Evergrande’s share trading was suspended by HKEX on Monday. As the Chinese property giant missed some of the coupon payments to its overseas’ bondholders last Wednesday. The interest payment was due to pay $47.5 million. The company is now facing debts of more than $300 billion.  Is Evergrande going to be China’s “Lehman” causing a domino effect for the global economy? It is unlikely.

How did Evergrande fall into a debt crisis?

Evergrande has been known as a high-yield bond issuer and relies on quick turnover of its discounted properties-selling as a business model. The long in debt business is finally collapsing due to the ruling-out of government policy to dismantle the debt bubble in the property markets. China’s housing markets value was 62.6 trillion, 414% of the GDP in 2020, which was close to the level in Japan in the 1990s before the Tokyo property market collapsed. To cool down the housing market, the PBOC announced “three red lines” metrics regarding debt to its property developers in 2020. The policy imposed limits on the debt ceiling on liabilities to assets, net debt to equity, and cash to short-term borrowing. The policy has not only tightened credit conditions to the developers but also held back property investors. Evergrande has come under strain from the debts issues since, and the debt bubble has finally busted in a result of it.

What’s next?

Evergrande’s debts include onshore and offshore bonds, local and foreign currencies loan funds, and delayed payments for its workers. It has 200,000 employees and indirectly sustains 3.8 million jobs. It also has 1,300 ongoing projects in 280 cities. Beijing is likely to step in and handle the crisis to avoid a wider financial market and possible social unrest. It might be like how they did to handle the NHA crisis back in February. However, the Chinese government might not directly inject cash or buy off debts from Evergrande. Instead, they will urge state-owned companies to purchase its debts and assets through restructuring the company. Therefore, the crisis spillover out of China is unlikely.

How does the crisis affect the Chinese economy?

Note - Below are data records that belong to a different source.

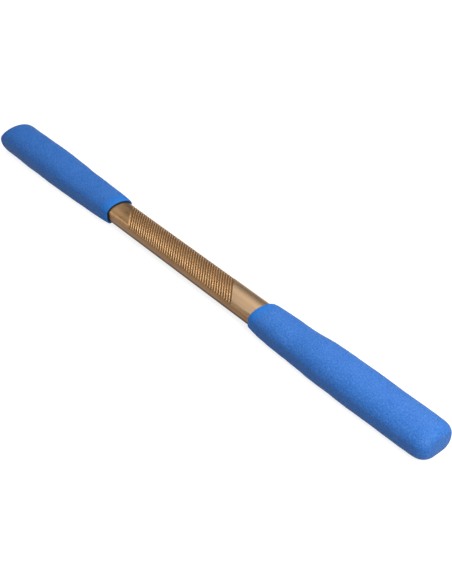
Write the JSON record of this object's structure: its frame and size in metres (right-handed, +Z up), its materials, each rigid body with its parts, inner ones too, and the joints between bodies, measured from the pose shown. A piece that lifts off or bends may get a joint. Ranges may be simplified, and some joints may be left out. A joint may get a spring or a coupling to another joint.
{
  "type": "padded training stick",
  "caption": "Padded martial-arts training stick: bare half-round metal grip, ribbed over its dome, between two closed foam-sleeved ends.",
  "frame": {"origin": "under the middle of the stick, on the surface that the flat undersides of the two foam sleeves rest on", "axes": "+X along the stick towards the sleeve beside the longer smooth stretch of bar, +Z up through the ribbed dome, +Y across the stick"},
  "size_m": [0.46, 0.0296, 0.0211],
  "materials": {
    "bronze_bar": "bronze-coloured anodised aluminium, fine lengthwise brushing, satin",
    "core_nylon": "black glass-filled nylon, fine moulded grain",
    "pin_steel": "bright spring steel",
    "black_rubber": "soft black rubber, matte",
    "blue_foam": "closed-cell foam rubber, bright blue, matte with a fine skin"
  },
  "bodies": {
    "root": {"handle_bar": "bronze_bar", "left_upper_core": "core_nylon", "left_lower_core": "core_nylon", "left_inner_pin": "pin_steel", "left_outer_pin": "pin_steel", "left_end_bumper": "black_rubber", "left_mouth_liner": "black_rubber", "left_foam_sleeve": "blue_foam", "right_upper_core": "core_nylon", "right_lower_core": "core_nylon", "right_inner_pin": "pin_steel", "right_outer_pin": "pin_steel", "right_end_bumper": "black_rubber", "right_mouth_liner": "black_rubber", "right_foam_sleeve": "blue_foam"}
  },
  "joints": []
}
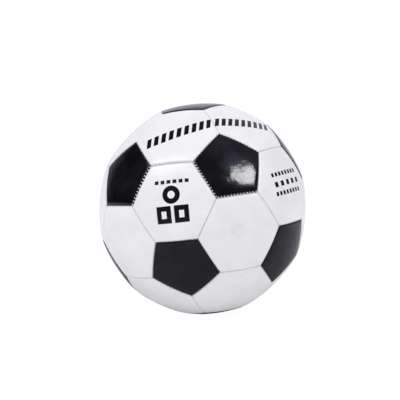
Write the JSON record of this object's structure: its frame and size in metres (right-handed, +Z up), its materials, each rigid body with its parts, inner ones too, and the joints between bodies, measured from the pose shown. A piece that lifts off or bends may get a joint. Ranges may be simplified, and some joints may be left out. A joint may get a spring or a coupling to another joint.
{
  "type": "soccer ball",
  "caption": "Hand-stitched soccer ball of black five-sided and white six-sided panels over an inflated bladder with a rubber valve.",
  "frame": {"origin": "centre of the ball, which is the centre of its bounding box", "axes": "+Z straight up through the highest point, along the ball's slightly longer height; -Y is the side that is seen in front, +X to its right. The panel pattern is turned 2.5 degrees about its top black panel and leans 6.7 degrees towards -X."},
  "size_m": [0.2154, 0.2182, 0.2202],
  "materials": {
    "white_cover": "glossy white laminated PVC cover",
    "black_cover": "glossy black laminated PVC cover",
    "thread": "waxed polyester stitching thread",
    "bladder_rubber": "smooth butyl rubber",
    "valve_rubber": "moulded rubber, satin",
    "patch_cloth": "woven cotton lining cloth"
  },
  "bodies": {
    "root": {"black_panel_01": "black_cover", "black_panel_02": "black_cover", "black_panel_03": "black_cover", "black_panel_04": "black_cover", "black_panel_05": "black_cover", "black_panel_06": "black_cover", "black_panel_07": "black_cover", "black_panel_08": "black_cover", "black_panel_09": "black_cover", "black_panel_10": "black_cover", "black_panel_11": "black_cover", "black_panel_12": "black_cover", "bladder": "bladder_rubber", "stitching_thread": "thread", "valve_body": "valve_rubber", "valve_core": "valve_rubber", "valve_patch": "patch_cloth", "white_panel_01": "white_cover", "white_panel_02": "white_cover", "white_panel_03": "white_cover", "white_panel_04": "white_cover", "white_panel_05": "white_cover", "white_panel_06": "white_cover", "white_panel_07": "white_cover", "white_panel_08": "white_cover", "white_panel_09": "white_cover", "white_panel_10": "white_cover", "white_panel_11": "white_cover", "white_panel_12": "white_cover", "white_panel_13": "white_cover", "white_panel_14": "white_cover", "white_panel_15": "white_cover", "white_panel_16": "white_cover", "white_panel_17": "white_cover", "white_panel_18": "white_cover", "white_panel_19": "white_cover", "white_panel_valve": "white_cover"}
  },
  "joints": []
}
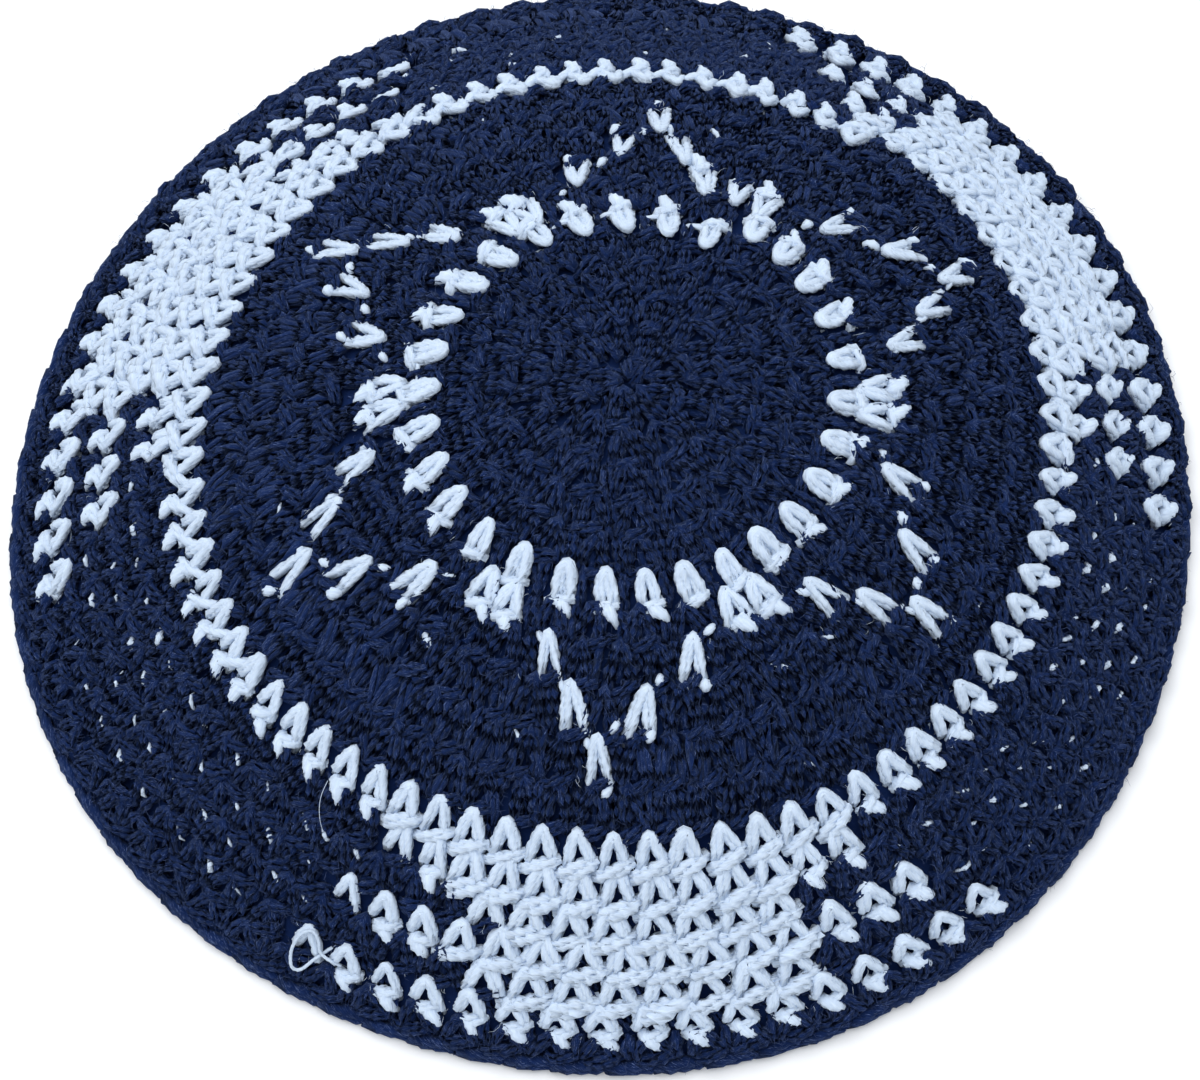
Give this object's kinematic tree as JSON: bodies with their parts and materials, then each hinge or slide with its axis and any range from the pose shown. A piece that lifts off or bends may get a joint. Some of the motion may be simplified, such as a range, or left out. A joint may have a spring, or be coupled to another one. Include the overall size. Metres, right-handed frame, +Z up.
{
  "type": "kippah skullcap",
  "caption": "Shallow round skullcap crocheted as one spiral in navy yarn, with a white six-pointed star, a white ring and white blocks above a rope-like edging.",
  "frame": {"origin": "on the surface that the cap rests on, under the middle of its box", "axes": "+Z up through the top of the cap; -Y is the side nearest the picture's camera"},
  "size_m": [0.1708, 0.17, 0.0395],
  "materials": {
    "navy_yarn": "matt twisted cotton yarn, navy",
    "white_yarn": "matt twisted cotton yarn, cool white"
  },
  "bodies": {
    "root": {"crown": "navy_yarn", "edging": "navy_yarn"}
  },
  "joints": []
}
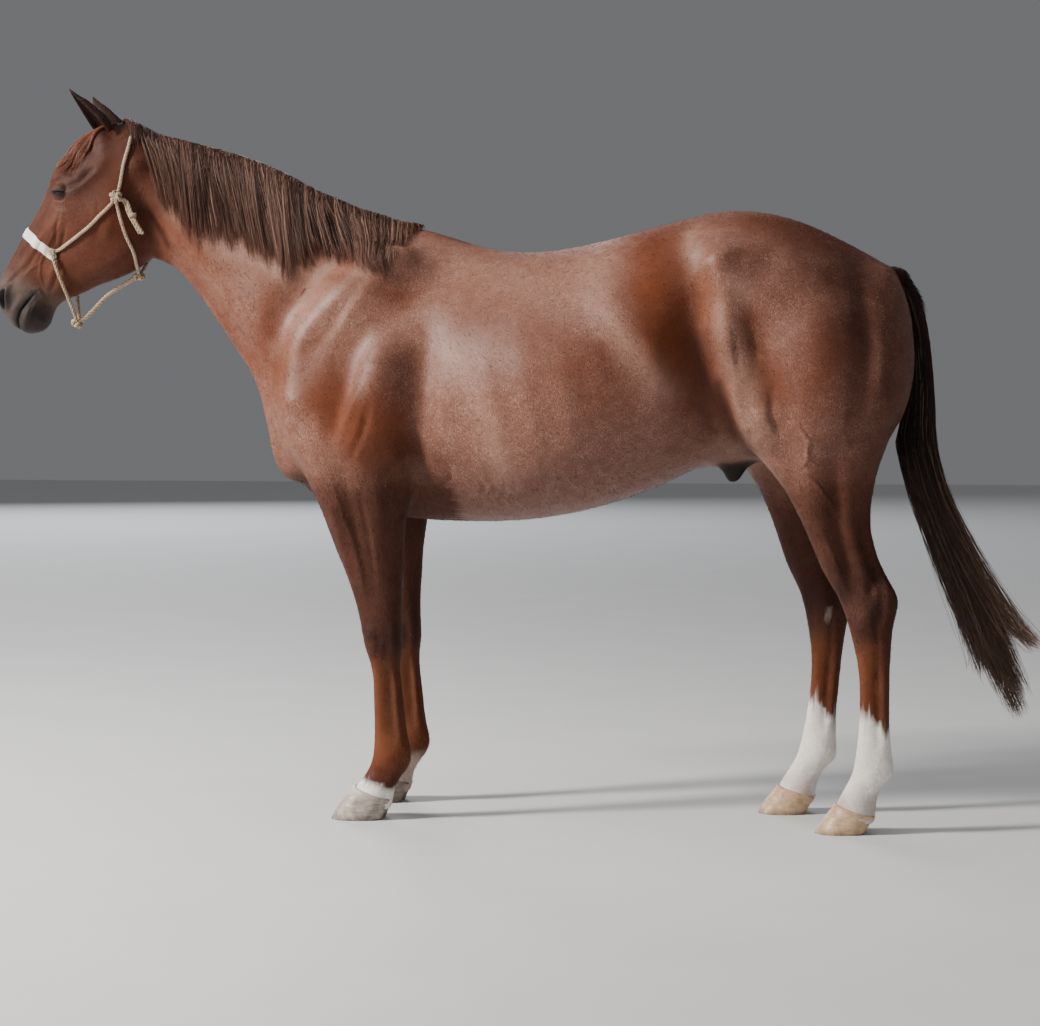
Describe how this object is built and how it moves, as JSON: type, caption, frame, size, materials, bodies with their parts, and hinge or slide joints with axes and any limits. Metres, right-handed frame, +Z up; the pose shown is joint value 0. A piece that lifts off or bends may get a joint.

The housing market and relating industries account for one-third of economic activities in China. Harvard economics professor Kenneth Rogoff said Evergrande’s crisis might make a loss of 1-2% in China’s GDP in 2021. But if Beijing is going to take measures to handle the crisis and keep all ongoing projects running, the following story will be different.

However, China’s economy will be certainly softening in 2021 because of the measures taken to limit property debts leverage. China is in the progress of reforming the economic structure. The country will invest more in new technologies and the AI industry rather than relying on land selling and property development.